Cosa dice il Codice del Consumo
Come noto, il Codice del Consumo (C.d.C.) prevede che il consumatore possa far valere, nei confronti del venditore finale, la garanzia del bene di consumo acquistato, nel termine di 26 mesi dalla sua consegna.
Lo stesso testo normativo si occupa però anche di risolvere le questioni attinenti al regresso del venditore finale verso gli altri soggetti della catena distributiva.
In particolare, l’articolo 131 del C.d.C. prevede infatti che: “il venditore finale, quando è responsabile nei confronti del consumatore a causa di un difetto di conformità imputabile a un’azione o a un’omissione del produttore, di un precedente venditore della medesima catena contrattuale distributiva o di qualsiasi altro intermediario, ha diritto di regresso, salvo patto contrario o rinuncia, nei confronti del soggetto o dei soggetti responsabili facenti parte della suddetta catena distributiva. Il venditore finale che abbia ottemperato ai rimedi esperiti dal consumatore può agire entro un anno dall’esecuzione della prestazione, in regresso nei confronti del soggetto o dei soggetti responsabili per ottenere la reintegrazione di quanto prestato”.

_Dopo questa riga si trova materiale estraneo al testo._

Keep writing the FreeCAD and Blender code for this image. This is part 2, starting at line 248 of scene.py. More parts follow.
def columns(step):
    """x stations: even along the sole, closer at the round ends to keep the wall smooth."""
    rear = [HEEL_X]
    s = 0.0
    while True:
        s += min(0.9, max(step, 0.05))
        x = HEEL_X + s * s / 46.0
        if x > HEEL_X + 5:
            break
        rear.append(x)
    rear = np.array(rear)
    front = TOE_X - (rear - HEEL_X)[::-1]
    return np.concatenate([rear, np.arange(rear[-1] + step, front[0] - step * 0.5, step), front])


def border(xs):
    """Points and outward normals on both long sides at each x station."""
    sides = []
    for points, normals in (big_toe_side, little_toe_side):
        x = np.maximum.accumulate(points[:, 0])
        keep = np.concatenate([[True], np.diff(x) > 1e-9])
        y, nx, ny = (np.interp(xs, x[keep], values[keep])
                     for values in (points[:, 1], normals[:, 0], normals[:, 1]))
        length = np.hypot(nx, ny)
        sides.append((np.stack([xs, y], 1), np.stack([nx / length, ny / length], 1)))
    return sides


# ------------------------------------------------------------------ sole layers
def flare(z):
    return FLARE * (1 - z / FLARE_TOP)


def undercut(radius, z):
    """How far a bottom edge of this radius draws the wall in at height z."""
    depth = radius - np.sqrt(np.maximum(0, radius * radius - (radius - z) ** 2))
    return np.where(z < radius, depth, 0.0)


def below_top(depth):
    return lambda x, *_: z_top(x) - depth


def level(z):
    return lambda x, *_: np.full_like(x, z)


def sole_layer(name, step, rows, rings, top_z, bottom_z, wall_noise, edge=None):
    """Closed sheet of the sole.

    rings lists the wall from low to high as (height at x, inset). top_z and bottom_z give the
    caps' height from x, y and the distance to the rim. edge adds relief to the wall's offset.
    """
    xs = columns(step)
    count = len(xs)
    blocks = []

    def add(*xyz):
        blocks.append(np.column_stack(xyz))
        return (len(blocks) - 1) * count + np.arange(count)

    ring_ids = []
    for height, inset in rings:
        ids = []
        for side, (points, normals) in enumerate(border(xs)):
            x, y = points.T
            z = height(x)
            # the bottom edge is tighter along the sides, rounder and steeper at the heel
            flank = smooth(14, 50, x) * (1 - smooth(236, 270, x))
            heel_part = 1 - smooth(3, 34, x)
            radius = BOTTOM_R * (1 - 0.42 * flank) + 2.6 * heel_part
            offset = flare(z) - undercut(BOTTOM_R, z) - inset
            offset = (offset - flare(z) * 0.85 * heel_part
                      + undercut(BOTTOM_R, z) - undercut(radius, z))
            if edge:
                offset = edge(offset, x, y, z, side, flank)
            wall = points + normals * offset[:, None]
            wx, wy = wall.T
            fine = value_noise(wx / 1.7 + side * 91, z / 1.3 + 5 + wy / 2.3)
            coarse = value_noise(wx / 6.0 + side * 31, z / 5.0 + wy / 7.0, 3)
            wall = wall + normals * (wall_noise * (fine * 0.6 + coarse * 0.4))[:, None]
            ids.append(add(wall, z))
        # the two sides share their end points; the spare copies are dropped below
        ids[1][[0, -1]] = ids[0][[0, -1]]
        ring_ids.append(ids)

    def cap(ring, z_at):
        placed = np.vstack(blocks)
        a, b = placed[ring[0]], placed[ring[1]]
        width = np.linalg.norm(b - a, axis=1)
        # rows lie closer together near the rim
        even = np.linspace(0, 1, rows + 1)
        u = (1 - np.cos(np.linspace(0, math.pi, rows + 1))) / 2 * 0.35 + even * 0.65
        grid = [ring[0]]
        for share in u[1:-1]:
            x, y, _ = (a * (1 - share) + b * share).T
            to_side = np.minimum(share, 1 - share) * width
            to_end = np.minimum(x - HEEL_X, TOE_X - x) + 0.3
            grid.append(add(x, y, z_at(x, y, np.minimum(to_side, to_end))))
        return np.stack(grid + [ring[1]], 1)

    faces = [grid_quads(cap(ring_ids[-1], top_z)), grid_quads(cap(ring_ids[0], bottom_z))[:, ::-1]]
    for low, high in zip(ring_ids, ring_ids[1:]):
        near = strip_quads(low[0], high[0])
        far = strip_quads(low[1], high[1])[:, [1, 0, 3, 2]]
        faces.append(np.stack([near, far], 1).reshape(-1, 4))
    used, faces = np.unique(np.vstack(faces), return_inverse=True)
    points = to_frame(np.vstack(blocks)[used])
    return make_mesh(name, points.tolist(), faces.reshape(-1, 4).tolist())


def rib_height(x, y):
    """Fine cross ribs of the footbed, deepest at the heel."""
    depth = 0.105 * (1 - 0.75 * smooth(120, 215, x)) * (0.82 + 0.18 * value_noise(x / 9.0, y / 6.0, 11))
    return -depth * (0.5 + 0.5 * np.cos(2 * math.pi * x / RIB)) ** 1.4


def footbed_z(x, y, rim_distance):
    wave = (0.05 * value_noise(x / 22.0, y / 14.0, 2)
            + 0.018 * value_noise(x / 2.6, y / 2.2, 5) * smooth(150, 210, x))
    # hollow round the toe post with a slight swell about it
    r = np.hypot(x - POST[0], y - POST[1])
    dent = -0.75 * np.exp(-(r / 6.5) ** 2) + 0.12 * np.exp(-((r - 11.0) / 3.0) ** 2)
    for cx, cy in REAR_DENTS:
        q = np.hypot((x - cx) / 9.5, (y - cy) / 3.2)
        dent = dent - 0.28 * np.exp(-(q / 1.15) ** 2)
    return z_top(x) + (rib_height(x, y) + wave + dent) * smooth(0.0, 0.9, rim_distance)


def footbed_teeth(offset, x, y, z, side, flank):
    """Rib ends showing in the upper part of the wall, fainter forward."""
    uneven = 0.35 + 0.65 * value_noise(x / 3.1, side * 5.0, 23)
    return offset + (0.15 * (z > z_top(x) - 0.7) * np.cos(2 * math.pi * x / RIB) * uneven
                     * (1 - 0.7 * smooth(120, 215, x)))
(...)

Ciò significa, a mio avviso, che il venditore finale può agire anche direttamente nei confronti del produttore o dell’importatore (il codice discute di soggetto o di soggetti, con ciò facendo intendere che l’azione è proponibile anche ad altri rispetto al proprio diretto rivenditore), sempre che esso sia responsabile; e cioè sempre che gli possa essere imputato un qualche profilo di colpa.

I tempi della garanzia
Peraltro, l’azione di regresso ha un termine di prescrizione che è, sotto un certo punto di vista, molto più vantaggioso di quello previsto per i diritti del consumatore; sebbene esso sia ridotto a un anno, il termine decorre non dalla consegna (come previsto per il consumatore), ma dall’esecuzione della prestazione e cioè dal momento in cui il venditore finale abbia soddisfatto i diritti del consumatore.

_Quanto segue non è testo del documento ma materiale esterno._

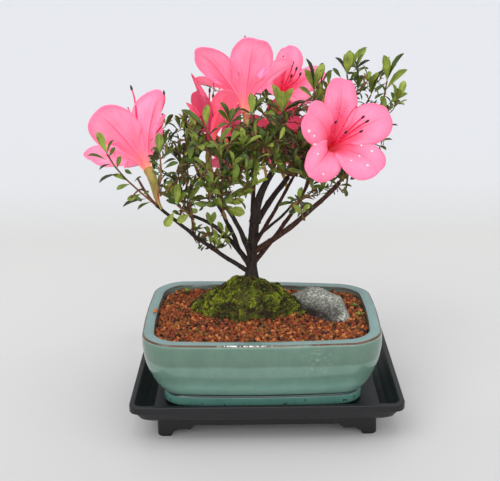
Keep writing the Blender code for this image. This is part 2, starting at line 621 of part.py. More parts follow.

Alla luce di quanto evidenziato, dunque, la pratica messa in atto da alcune aziende di applicare un’etichetta con la data di vendita, per indicare che il periodo di garanzia di 12 mesi parte da quel momento e non dalla data in cui il pezzo veniva effettivamente usato, non dovrebbe a mio avviso avere alcun effetto. Infatti, è lo stesso codice a fissare in un anno dall’esecuzione della prestazione il diritto di regresso (salvo però il patto contrario o la rinuncia, che però andrà provato).

Chi è responsabile?
Il problema, a questo punto, sta nell’individuare il soggetto o i soggetti responsabili ai sensi dell’articolo 131. A mio avviso, il mero distributore non potrebbe essere ritenuto tale, perché si limita a commercializzare un bene e quindi non interviene nel suo processo produttivo (salvo che i difetti non siano dovuti a un vizio di trasporto, o altro, messo in atto dal distributore stesso).
Ciò non significa, tuttavia, che responsabile possa essere ritenuto il solo produttore (anche perché nel caso preso ad esempio, potrebbe essere necessario convenire un’impresa cinese, con tutte le conseguenze del caso!). Potrebbe quindi essere ritenuto tale proprio l’importatore: da un lato perché egli stesso potrebbe spesso identificarsi con il produttore-committente (che dà in appalto la fabbricazione del prodotto all’impresa cinese), dall’altro perché comunque (nel caso, a mio avviso comunque molto raro, in cui esso si limiti ad acquistare il prodotto cinese e a importarlo in Italia), perché su di lui dovrebbero gravare idonei obblighi di garanzia sul controllo del prodotto, essendo colui che interviene direttamente nel suo primo acquisto.